I then showed it to the Sicilian printer to show him how I wanted it ( too complicated to compose again with a new software ). I then optimised all the image files for printing, converting them to CMYK and uploaded them on Dropbox, and he put the catalogue together. Again check the locals !
I also uploaded all the images and the text on a Tumblr blog: I chose Tumblr because the images appear very large. 
I included a link on my newsletter for people to see the whole catalogue online. 

I have spoken with my (poor!) husband at length about the work, "rehearsing" a bit of narrative about the paintings. It's important to memorise something coincise, coherent and interesting to say: you don't want to be caught by surprise and stutter something silly to a good  collector ( yes that happened to me).

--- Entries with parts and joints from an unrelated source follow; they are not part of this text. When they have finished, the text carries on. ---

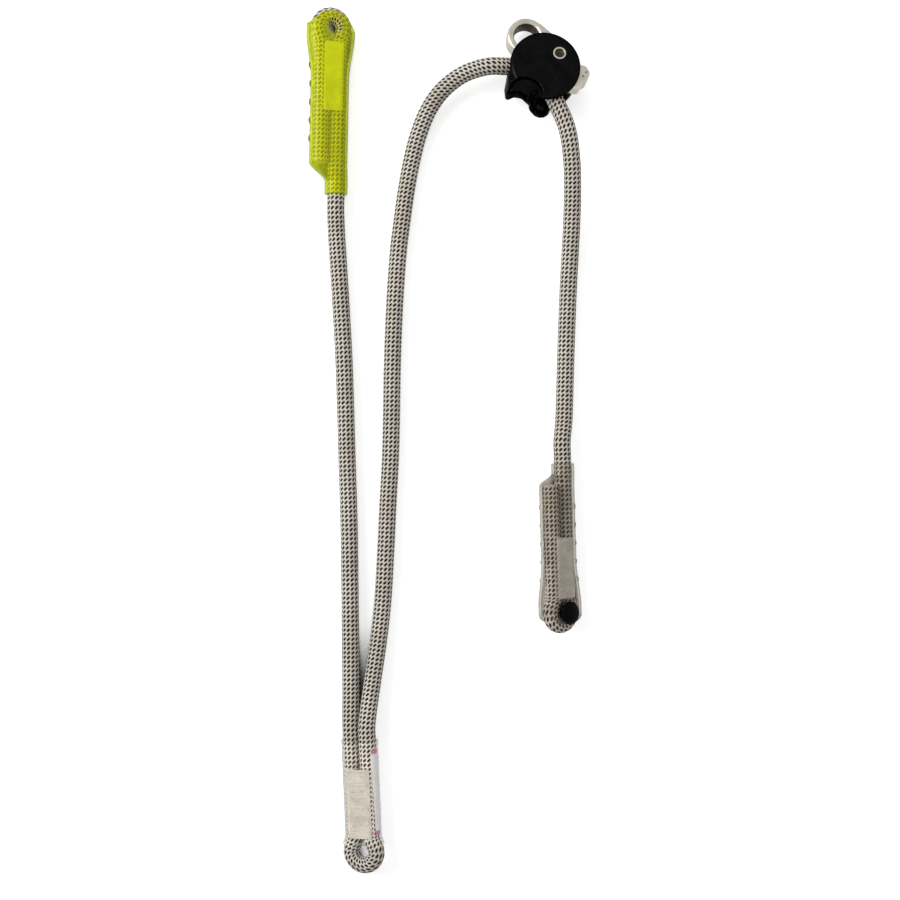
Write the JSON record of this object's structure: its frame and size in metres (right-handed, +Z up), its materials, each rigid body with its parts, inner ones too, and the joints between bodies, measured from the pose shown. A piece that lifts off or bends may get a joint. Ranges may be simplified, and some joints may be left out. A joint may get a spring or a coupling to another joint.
{
  "type": "adjustable y-lanyard",
  "caption": "Climbing lanyard in a Y: rope arms from a sewn harness eye, one fixed to a flared eye sleeve, one through a cam rope adjuster to a plugged end.",
  "frame": {"origin": "middle of the bounding box of everything that isn't a free stretch of rope, on the surface that the lanyard lies on", "axes": "+Z up off the surface, +Y from the harness eye towards the fixed end and the adjuster, +X from the fixed arm's side towards the adjuster's side"},
  "size_m": [0.18, 0.5518, 0.0282],
  "materials": {
    "rope": "braided sheath",
    "thread": "dense zigzag stitching",
    "yellow_sleeve": "glossy, slightly clear",
    "smoky_sleeve": "glossy, smoky, half clear",
    "clear_sleeve": "thin clear film",
    "label": "blank printed film",
    "rubber": "satin moulded",
    "black_metal": "black anodised, satin",
    "light_metal": "champagne anodised, satin",
    "rivet": "satin",
    "bush": "plain turned"
  },
  "bodies": {
    "lanyard": {"fixed_end_eye_rope": "rope", "fixed_end_stitching": "thread", "fixed_end_sleeve": "yellow_sleeve", "fixed_leg_rope": "rope", "harness_eye_rope": "rope", "harness_eye_stitching": "thread", "harness_eye_sleeve": "clear_sleeve", "harness_eye_label": "label", "adjustable_leg_rope": "rope", "adjuster_rope": "rope", "adjuster_friction_block": "black_metal", "adjuster_front_plate": "black_metal", "adjuster_rear_plate": "black_metal", "adjuster_pivot_rivet": "rivet", "adjuster_lobe_rivet": "black_metal", "adjuster_block_dowel": "rivet", "tail_rope": "rope", "stop_end_eye_rope": "rope", "stop_end_stitching": "thread", "stop_end_sleeve": "smoky_sleeve", "stop_end_plug": "rubber"},
    "cam": {"adjuster_cam_eye": "light_metal", "adjuster_cam_bushing": "bush"}
  },
  "joints": [
    {"name": "cam_pivot", "type": "hinge", "parent": "lanyard", "child": "cam", "pos_m": [0.06953, 0.2421, 0.01167], "axis": [0.0936, 0.2164, 0.9718], "range_deg": [-16, 0]}
  ]
}
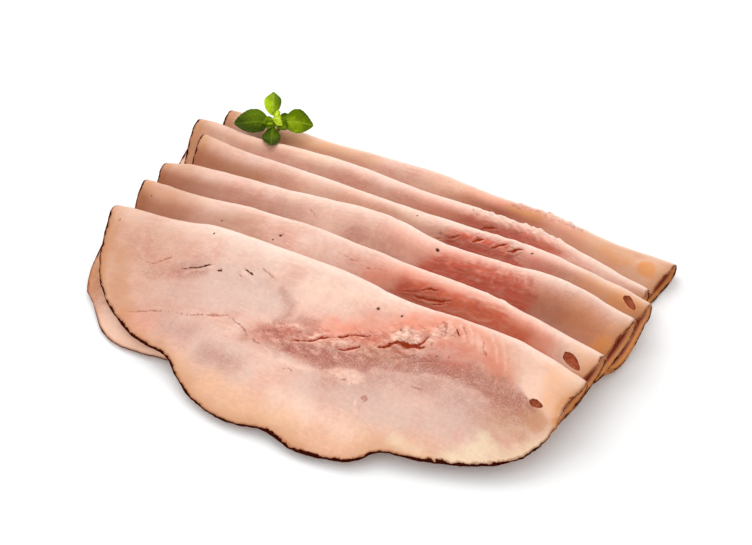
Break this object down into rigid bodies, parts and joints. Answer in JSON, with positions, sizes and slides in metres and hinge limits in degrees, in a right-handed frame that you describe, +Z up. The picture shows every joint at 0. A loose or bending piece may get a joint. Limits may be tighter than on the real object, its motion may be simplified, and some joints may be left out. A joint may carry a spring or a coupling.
{
  "type": "serving of smoked ham slices",
  "caption": "Thin folded slices of smoked ham lying over one another as a fan, with a small leafy basil tip on the folds at the back.",
  "frame": {"origin": "middle of the fan's outline, on the surface that it lies on", "axes": "+X along the folds, +Y towards the back slice, +Z up"},
  "size_m": [0.1968, 0.146, 0.0244],
  "materials": {
    "ham": "moist satin, pale pink meat with a dark smoked rind line",
    "basil": "fresh leaf, slightly glossy"
  },
  "bodies": {
    "root": {"slice_1_back": "ham", "slice_2": "ham", "slice_3": "ham", "slice_4": "ham", "slice_5": "ham", "slice_6_front": "ham", "basil_tip": "basil"}
  },
  "joints": []
}
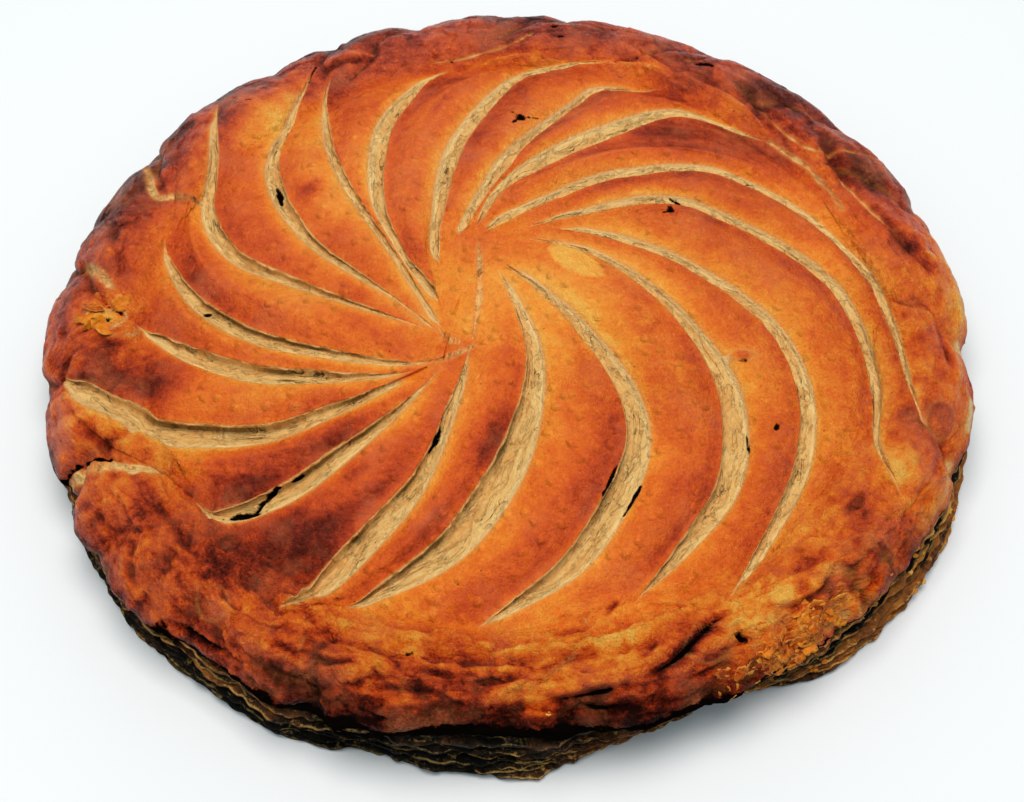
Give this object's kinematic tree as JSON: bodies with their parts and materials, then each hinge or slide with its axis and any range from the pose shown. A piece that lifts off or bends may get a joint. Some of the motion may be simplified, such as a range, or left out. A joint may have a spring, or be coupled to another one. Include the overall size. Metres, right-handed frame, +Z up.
{
  "type": "galette des rois",
  "caption": "Round puff-pastry pie with a domed crown, swirling knife cuts, a rolled thumb-notched rim and open flaky leaves down its side.",
  "frame": {"origin": "centre of the flat base's bounding box, on the surface the pie stands on", "axes": "+Z up through the crown, -Y towards the side of the rim where the open leaves show most, +X to the right when seen from there"},
  "size_m": [0.2786, 0.2752, 0.0401],
  "materials": {
    "crust": "egg-glazed puff pastry, orange to dark red-brown, semi-gloss on the ridges",
    "crumb": "bare layered pastry in the open cuts, beige, matte",
    "leaves": "thin dark leaves of pastry on the side with tan edges, matte"
  },
  "bodies": {
    "root": {"galette": "crust"}
  },
  "joints": []
}
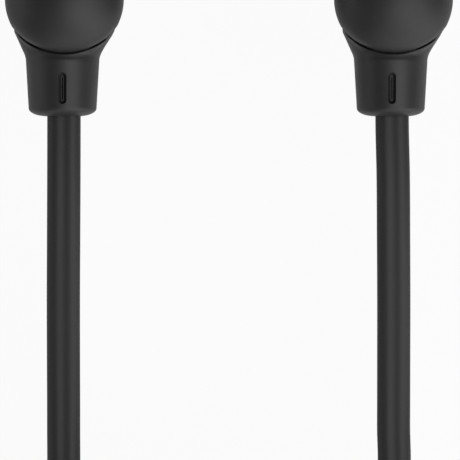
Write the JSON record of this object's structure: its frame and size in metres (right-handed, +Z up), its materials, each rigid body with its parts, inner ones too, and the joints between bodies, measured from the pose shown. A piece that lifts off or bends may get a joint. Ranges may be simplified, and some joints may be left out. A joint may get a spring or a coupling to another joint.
{
  "type": "wired earphones",
  "caption": "In-ear wired earphones with domed caps, flared housings, silicone ear tips, a flat-oval cord, Y-splitter and 3.5 mm stereo plug.",
  "frame": {"origin": "bottom centre of the box round the two earphones, without the cord: on the table, midway between them", "axes": "+Z up out of the table and out of the domed caps, +X from the left earphone to the right one, -Y along the cords as they leave the necks"},
  "size_m": [0.0624, 0.1658, 0.0173],
  "materials": {
    "housing": "satin moulded plastic, very fine grain",
    "ear_tip": "matte silicone",
    "cord": "soft matt TPE jacket",
    "cord_rubber": "matt TPE",
    "steel_mesh": "woven acoustic mesh",
    "vent_cloth": "black acoustic cloth",
    "steel": "zinc-plated pressing",
    "magnet": "nickel-plated",
    "copper": "enamelled wire",
    "film": "thin polymer film",
    "inner_plastic": "moulded",
    "board": "solder-masked board",
    "gold": "gold-plated, polished",
    "insulator": "moulded insulator"
  },
  "bodies": {
    "earphones": {"left_nozzle_mesh": "steel_mesh", "left_front_housing": "housing", "left_rear_cover": "housing", "left_driver_frame": "inner_plastic", "left_driver_yoke": "steel", "left_driver_magnet": "magnet", "left_pole_plate": "steel", "left_voice_coil": "copper", "left_diaphragm": "film", "left_terminal_board": "board", "left_vent_mesh": "vent_cloth", "left_cord_bush": "cord_rubber", "left_lead_wires": "copper", "left_cord": "cord", "left_coil": "cord", "left_cord_end": "cord", "right_nozzle_mesh": "steel_mesh", "right_front_housing": "housing", "right_rear_cover": "housing", "right_driver_frame": "inner_plastic", "right_driver_yoke": "steel", "right_driver_magnet": "magnet", "right_pole_plate": "steel", "right_voice_coil": "copper", "right_diaphragm": "film", "right_terminal_board": "board", "right_vent_mesh": "vent_cloth", "right_cord_bush": "cord_rubber", "right_lead_wires": "copper", "right_cord": "cord", "right_coil": "cord", "right_cord_end": "cord", "splitter_upper_shell": "housing", "splitter_lower_shell": "housing", "splitter_core": "cord_rubber", "main_cord": "cord", "main_coil": "cord", "main_cord_end": "cord", "plug_relief": "cord_rubber", "plug_grip": "housing", "plug_sleeve": "gold", "plug_ring": "gold", "plug_tip": "gold", "plug_insulators": "insulator"},
    "left_tip": {"left_ear_tip": "ear_tip"},
    "right_tip": {"right_ear_tip": "ear_tip"}
  },
  "joints": [
    {"name": "left_tip_pull", "type": "slide", "parent": "earphones", "child": "left_tip", "axis": [0, 0, -1], "range_m": [0, 0.018]},
    {"name": "right_tip_pull", "type": "slide", "parent": "earphones", "child": "right_tip", "axis": [0, 0, -1], "range_m": [0, 0.018]}
  ]
}
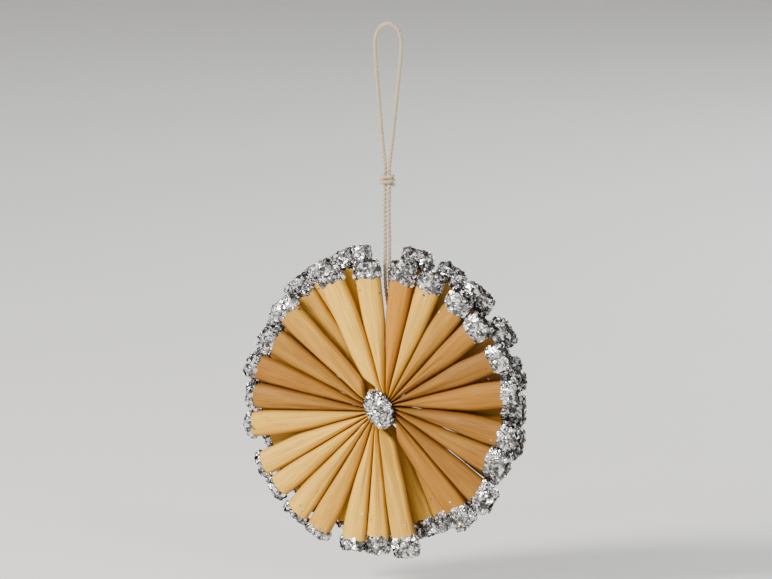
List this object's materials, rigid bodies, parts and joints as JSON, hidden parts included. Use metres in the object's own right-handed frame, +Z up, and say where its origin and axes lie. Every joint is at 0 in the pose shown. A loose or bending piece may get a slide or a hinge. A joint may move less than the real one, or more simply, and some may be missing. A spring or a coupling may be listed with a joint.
{
  "type": "straw ornament",
  "caption": "Round rosette of fanned straws tied at the middle, with glittered ends and a doubled thread loop for hanging on a tree.",
  "frame": {"origin": "inside of the top of the hanging loop, where the rosette hangs", "axes": "+Z up, the rosette's front faces -Y, +X to the right seen from the front"},
  "size_m": [0.0623, 0.0084, 0.111],
  "materials": {
    "straw": "natural dried straw, satin, with lengthwise grain",
    "thread": "cream twisted cotton",
    "glitter": "coarse silver glitter in clear glue"
  },
  "bodies": {
    "root": {"straw_front_01": "straw", "straw_front_02": "straw", "straw_front_03": "straw", "straw_front_04": "straw", "straw_front_05": "straw", "straw_front_06": "straw", "straw_front_07": "straw", "straw_front_08": "straw", "straw_front_09": "straw", "straw_front_10": "straw", "straw_front_11": "straw", "straw_front_12": "straw", "straw_back_01": "straw", "straw_back_02": "straw", "straw_back_03": "straw", "straw_back_04": "straw", "straw_back_05": "straw", "straw_back_06": "straw", "straw_back_07": "straw", "straw_back_08": "straw", "straw_back_09": "straw", "straw_back_10": "straw", "straw_back_11": "straw", "straw_back_12": "straw", "straw_back_13": "straw", "binding_thread": "thread", "glitter_dab_front": "glitter", "glitter_dab_back": "glitter", "hanging_loop": "thread", "loop_knot": "thread"}
  },
  "joints": []
}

At this point I can say I did my best and I only want to enjoy my time in Palermo.
The plane is landing... I can't wait until tomorrow ! 


ian warburton said...

All the best Ilaria.
I have been looking at this collection and very much like the connections made architecturally with colour and form. The touch is so light in places- in a positive way. Ian

jane said...

Love this post - would have been very useful to me about, Oooh, lets say, eight months ago!

Ilaria said...

Thank you both ! Jane I'm sure you figured out everything perfectly !

jane said...

erm, let's just say I learnt what not to do . . . but don't we all, every time?